What about finding a literacy agent?

First of all, what is a literacy agent? In the SCBWI book it states: “Agents have ongoing business relationships with editors and creative directors and can encourage them to try their talent group.”

An agent can therefore advise you about the potential of your story. She/he can help you pitch your story to publishers and match your work with an appropriate editor in a publishing house more quickly.

He/she can then also negotiate your contracts once a publisher is interested. The agent therefore can also help you with royalty statements and reserved rights, say for film or merchandising.

He/she would also collect payments and transfers the money to you.

Ideally an agent is familiar with current trends, practices, and conditions in the industry.

As you probably realize by now is, that an agent should be someone you trust completely.

For an unpublished author like me, it is therefore extremely difficult to find such an agent and I’m wondering if I should not rather spend my energy on finding the right publisher.

In fact, if I’m ‘just’ looking for someone who can eventually help me with contracts and such I might consider hiring a literary lawyer.

Such a lawyer is familiar with the publishing industry and can help with contract negotiations. Whereas the literacy agent charges a commission, lawyers are usually billed by the hour.

What are my next steps?

Either way, now that I feel ready for the next step, I struggle a bit which step I should take.

What would you do? Have you ever published a book?
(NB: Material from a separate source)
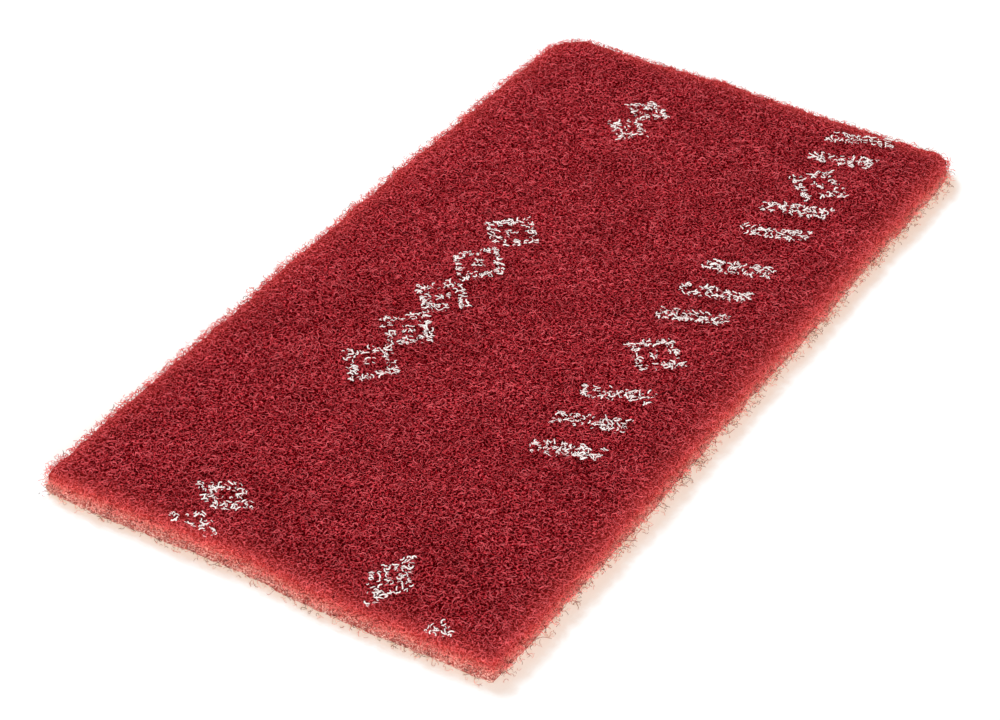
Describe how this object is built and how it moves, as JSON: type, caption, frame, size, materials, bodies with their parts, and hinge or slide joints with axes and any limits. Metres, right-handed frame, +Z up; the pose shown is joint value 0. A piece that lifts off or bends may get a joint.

How did you approach it?

The new authors I’ve talked to who published science books pretty much all told me that they got approached by publishers and agents after they’ve gotten any kind of exposure in the media.

And only few approached publishers systematically.

And then there is still the option to self-publish. At the SCBWI they are publishing a book about self-publishing end of this year. I will then write about my main takeaways from this book in my blog here.